### PROVIDED DATA
......

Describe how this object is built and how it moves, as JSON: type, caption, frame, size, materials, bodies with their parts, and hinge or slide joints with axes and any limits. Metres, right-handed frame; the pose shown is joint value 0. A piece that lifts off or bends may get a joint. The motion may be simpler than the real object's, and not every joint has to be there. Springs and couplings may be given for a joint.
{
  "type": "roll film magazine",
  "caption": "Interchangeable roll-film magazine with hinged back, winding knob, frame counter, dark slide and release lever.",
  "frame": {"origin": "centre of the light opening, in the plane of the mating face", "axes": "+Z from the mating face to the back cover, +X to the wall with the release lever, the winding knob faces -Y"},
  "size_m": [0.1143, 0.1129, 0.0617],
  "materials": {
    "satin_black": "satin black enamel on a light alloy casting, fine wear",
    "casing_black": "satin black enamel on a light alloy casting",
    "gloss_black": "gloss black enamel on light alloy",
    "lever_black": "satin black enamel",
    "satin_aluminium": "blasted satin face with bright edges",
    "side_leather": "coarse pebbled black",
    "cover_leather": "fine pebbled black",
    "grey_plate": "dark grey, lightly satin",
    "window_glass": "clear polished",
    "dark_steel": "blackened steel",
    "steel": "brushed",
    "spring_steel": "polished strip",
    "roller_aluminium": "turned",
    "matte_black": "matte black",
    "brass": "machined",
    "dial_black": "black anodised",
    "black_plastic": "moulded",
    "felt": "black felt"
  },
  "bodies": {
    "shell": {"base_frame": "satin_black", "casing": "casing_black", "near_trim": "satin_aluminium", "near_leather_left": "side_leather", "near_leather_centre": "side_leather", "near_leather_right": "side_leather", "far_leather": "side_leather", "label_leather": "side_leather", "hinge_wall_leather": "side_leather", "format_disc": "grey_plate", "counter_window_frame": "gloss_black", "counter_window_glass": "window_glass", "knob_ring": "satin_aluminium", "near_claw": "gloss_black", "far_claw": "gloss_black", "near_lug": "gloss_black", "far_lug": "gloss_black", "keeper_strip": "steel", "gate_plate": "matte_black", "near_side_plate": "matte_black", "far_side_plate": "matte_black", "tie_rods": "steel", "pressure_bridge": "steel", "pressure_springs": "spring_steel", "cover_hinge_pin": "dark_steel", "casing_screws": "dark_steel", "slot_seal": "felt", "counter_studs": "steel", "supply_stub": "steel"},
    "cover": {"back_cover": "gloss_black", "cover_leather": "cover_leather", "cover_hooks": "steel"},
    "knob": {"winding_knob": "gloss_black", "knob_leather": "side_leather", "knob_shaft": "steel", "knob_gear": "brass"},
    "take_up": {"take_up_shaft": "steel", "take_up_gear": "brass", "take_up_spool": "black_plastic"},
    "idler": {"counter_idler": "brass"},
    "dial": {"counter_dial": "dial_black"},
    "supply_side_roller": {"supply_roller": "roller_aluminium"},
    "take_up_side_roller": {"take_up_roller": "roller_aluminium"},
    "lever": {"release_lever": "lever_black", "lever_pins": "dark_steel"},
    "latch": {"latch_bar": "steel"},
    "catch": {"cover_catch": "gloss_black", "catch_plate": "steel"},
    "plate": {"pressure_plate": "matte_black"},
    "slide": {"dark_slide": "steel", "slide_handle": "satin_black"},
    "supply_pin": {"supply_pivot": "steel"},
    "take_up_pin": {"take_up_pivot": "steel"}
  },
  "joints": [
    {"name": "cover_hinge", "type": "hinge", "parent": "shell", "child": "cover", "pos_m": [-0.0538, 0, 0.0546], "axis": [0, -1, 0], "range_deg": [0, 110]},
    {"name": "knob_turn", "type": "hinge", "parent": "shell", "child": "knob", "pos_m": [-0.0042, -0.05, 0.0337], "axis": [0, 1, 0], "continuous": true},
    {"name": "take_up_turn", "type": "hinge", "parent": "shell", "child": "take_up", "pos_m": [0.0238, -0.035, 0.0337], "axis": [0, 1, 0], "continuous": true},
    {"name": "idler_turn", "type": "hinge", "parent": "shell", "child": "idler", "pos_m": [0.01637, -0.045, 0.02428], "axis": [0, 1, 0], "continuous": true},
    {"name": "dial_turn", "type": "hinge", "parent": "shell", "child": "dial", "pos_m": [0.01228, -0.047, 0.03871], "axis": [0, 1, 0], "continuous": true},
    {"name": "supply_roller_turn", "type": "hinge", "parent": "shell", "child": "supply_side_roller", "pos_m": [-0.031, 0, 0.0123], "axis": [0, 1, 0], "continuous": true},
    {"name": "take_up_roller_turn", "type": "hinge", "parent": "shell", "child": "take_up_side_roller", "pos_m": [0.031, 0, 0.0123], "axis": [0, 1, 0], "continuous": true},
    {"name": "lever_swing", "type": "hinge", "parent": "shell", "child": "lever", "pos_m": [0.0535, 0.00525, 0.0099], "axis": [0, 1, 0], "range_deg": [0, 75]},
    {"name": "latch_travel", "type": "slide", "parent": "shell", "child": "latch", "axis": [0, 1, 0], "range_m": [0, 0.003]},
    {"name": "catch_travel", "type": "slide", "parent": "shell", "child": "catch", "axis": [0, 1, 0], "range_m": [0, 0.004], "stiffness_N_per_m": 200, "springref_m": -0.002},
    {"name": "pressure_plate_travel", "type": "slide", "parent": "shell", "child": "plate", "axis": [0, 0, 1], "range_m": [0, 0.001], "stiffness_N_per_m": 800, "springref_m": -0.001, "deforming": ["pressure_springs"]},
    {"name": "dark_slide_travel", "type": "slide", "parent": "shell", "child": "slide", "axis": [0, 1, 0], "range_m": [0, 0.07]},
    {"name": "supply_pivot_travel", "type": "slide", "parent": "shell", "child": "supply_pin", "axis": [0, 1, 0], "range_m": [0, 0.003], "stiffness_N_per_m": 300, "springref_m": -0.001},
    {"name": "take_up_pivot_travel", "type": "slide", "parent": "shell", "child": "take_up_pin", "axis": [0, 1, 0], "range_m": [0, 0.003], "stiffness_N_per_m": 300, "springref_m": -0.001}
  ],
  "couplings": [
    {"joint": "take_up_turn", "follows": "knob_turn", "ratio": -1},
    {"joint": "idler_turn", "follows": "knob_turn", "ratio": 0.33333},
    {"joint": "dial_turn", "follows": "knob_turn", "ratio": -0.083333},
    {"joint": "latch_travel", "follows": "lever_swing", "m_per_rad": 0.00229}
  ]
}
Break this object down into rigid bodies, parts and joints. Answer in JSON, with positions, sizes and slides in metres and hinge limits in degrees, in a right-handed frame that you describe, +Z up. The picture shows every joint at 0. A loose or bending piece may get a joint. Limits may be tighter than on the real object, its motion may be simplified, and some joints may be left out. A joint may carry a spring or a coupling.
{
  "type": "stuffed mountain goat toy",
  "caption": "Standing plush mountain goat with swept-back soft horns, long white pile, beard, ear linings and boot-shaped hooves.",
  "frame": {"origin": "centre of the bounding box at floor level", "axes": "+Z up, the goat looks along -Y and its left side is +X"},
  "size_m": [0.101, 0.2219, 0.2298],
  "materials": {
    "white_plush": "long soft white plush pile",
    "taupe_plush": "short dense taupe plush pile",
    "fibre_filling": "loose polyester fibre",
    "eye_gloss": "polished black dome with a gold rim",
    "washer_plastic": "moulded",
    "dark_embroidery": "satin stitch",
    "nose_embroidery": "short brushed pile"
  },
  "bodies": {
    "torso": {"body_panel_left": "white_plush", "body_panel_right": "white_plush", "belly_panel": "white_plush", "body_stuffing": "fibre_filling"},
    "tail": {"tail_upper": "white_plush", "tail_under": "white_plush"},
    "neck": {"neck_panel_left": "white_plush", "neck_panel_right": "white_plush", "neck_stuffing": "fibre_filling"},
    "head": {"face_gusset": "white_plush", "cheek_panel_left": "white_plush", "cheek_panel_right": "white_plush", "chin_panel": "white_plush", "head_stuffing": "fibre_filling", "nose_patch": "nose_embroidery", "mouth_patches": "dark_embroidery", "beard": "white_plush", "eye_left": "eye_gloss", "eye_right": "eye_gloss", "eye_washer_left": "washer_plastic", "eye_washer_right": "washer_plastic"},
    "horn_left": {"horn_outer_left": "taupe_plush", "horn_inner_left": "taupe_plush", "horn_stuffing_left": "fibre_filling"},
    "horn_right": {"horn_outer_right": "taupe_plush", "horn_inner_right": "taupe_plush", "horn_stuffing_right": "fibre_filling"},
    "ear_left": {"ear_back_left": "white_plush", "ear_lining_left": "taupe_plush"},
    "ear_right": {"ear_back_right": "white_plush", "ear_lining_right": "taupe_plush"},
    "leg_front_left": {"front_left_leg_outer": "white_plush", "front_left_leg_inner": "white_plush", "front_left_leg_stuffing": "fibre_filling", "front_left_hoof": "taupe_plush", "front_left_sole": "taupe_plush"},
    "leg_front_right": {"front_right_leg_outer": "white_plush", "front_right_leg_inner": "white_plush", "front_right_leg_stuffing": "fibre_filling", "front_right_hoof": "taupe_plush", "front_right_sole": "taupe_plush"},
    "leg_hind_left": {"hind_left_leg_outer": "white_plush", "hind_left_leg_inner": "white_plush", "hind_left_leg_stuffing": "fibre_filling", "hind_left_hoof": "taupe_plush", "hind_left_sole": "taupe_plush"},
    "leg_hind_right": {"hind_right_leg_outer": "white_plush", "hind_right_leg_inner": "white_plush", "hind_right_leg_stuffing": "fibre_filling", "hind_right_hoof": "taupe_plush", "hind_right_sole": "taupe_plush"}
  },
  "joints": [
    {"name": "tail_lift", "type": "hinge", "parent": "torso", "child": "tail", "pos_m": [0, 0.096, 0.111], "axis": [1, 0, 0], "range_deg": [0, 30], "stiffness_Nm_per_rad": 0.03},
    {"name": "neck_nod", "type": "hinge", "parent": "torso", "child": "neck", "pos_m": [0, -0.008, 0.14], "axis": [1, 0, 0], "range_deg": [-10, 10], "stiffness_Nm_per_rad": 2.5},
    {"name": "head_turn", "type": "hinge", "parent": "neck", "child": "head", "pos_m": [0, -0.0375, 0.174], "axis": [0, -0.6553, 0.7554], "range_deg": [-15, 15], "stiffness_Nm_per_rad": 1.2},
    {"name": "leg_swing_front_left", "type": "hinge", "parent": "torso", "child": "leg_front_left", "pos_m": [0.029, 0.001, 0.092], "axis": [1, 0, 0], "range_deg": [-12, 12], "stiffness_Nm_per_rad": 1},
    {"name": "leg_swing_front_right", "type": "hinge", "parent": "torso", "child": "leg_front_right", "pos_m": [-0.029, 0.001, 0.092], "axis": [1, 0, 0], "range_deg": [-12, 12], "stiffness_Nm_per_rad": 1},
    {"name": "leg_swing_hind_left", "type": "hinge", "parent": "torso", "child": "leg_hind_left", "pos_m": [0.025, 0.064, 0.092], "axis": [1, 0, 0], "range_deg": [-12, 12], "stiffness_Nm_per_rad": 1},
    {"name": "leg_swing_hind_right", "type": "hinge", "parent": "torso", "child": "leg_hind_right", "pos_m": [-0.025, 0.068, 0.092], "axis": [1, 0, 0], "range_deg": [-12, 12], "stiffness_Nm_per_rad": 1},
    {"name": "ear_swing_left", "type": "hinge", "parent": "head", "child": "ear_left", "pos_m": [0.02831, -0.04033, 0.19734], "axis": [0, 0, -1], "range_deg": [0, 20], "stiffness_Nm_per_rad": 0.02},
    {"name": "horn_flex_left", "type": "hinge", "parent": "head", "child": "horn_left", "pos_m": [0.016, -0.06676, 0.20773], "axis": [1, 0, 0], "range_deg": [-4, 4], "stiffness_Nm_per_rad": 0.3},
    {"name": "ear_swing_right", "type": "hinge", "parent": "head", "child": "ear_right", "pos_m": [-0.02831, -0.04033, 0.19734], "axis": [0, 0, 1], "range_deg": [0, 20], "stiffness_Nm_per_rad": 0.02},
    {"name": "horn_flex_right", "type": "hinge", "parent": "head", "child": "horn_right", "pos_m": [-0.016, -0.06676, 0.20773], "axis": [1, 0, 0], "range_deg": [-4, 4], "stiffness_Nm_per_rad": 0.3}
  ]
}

......

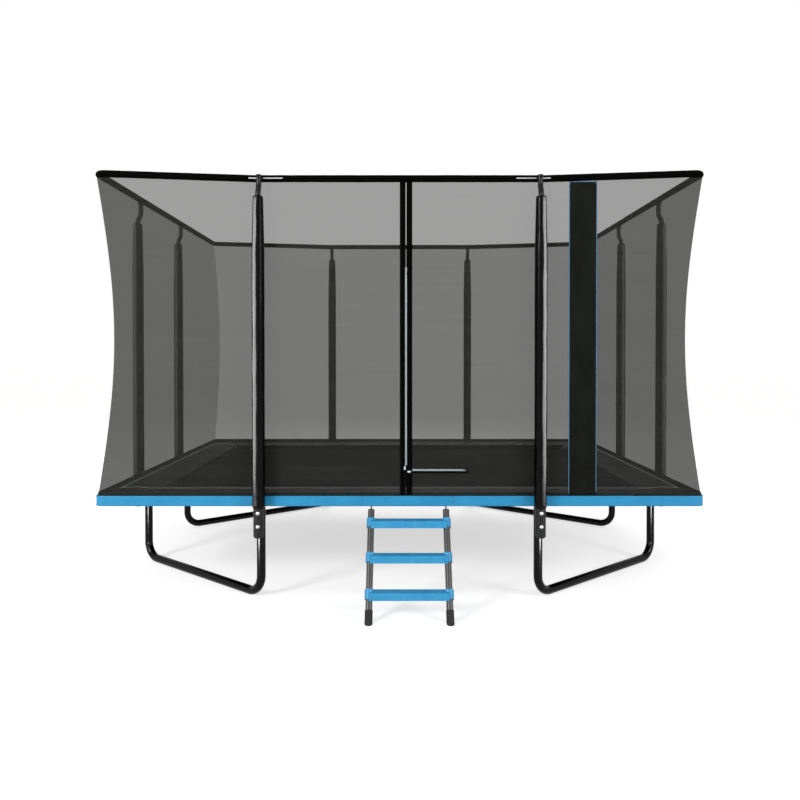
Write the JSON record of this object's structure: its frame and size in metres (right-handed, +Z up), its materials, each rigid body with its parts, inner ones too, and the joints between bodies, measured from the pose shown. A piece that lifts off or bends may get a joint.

......

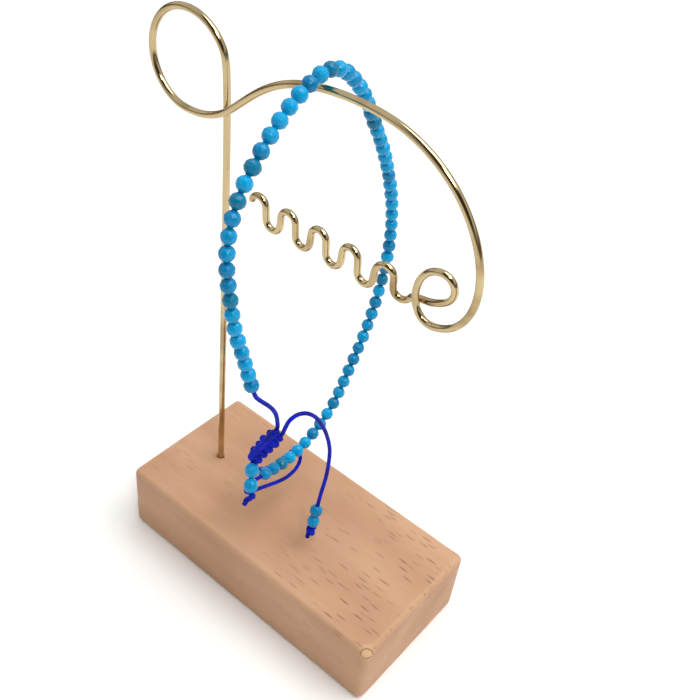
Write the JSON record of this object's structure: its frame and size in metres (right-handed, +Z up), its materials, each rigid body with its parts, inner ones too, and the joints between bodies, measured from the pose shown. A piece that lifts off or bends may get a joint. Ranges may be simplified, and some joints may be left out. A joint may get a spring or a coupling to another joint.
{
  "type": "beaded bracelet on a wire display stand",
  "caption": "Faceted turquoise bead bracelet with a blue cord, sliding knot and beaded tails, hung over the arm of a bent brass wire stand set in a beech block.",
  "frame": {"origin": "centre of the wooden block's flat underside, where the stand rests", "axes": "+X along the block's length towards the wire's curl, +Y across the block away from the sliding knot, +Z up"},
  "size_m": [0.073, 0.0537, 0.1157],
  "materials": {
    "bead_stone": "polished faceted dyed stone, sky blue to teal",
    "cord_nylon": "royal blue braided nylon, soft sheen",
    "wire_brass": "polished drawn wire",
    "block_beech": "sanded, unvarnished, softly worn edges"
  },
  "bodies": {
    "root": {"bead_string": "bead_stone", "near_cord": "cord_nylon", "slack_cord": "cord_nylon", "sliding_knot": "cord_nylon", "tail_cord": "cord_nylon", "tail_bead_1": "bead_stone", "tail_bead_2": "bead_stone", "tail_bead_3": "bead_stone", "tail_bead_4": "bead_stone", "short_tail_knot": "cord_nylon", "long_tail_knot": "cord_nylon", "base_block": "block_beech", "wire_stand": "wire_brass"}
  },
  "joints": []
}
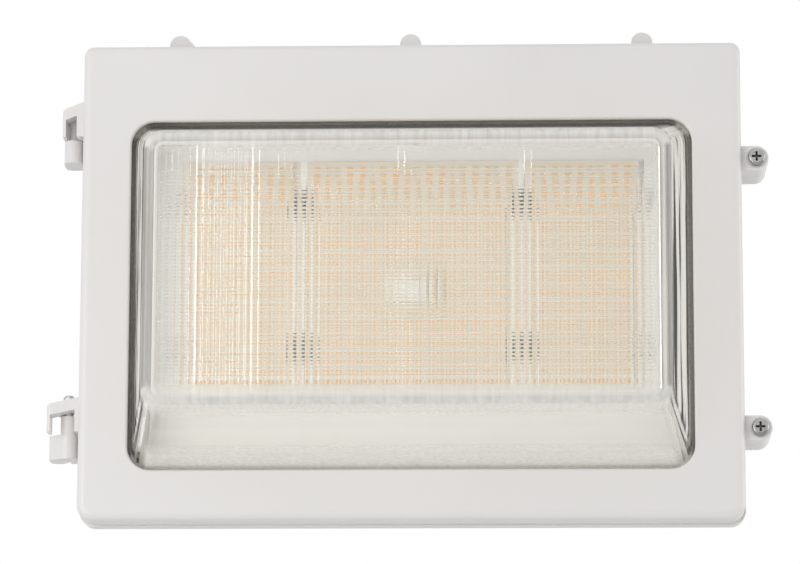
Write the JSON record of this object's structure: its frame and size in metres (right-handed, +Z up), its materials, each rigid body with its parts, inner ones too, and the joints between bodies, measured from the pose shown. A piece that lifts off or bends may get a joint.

......

Pick out each line containing "limits" and report it.

### SOLUTION
Describe how this object is built and how it moves, as JSON: type, caption, frame, size, materials, bodies with their parts, and hinge or slide joints with axes and any limits. Metres, right-handed frame; the pose shown is joint value 0. A piece that lifts off or bends may get a joint. The motion may be simpler than the real object's, and not every joint has to be there. Springs and couplings may be given for a joint.
Break this object down into rigid bodies, parts and joints. Answer in JSON, with positions, sizes and slides in metres and hinge limits in degrees, in a right-handed frame that you describe, +Z up. The picture shows every joint at 0. A loose or bending piece may get a joint. Limits may be tighter than on the real object, its motion may be simplified, and some joints may be left out. A joint may carry a spring or a coupling.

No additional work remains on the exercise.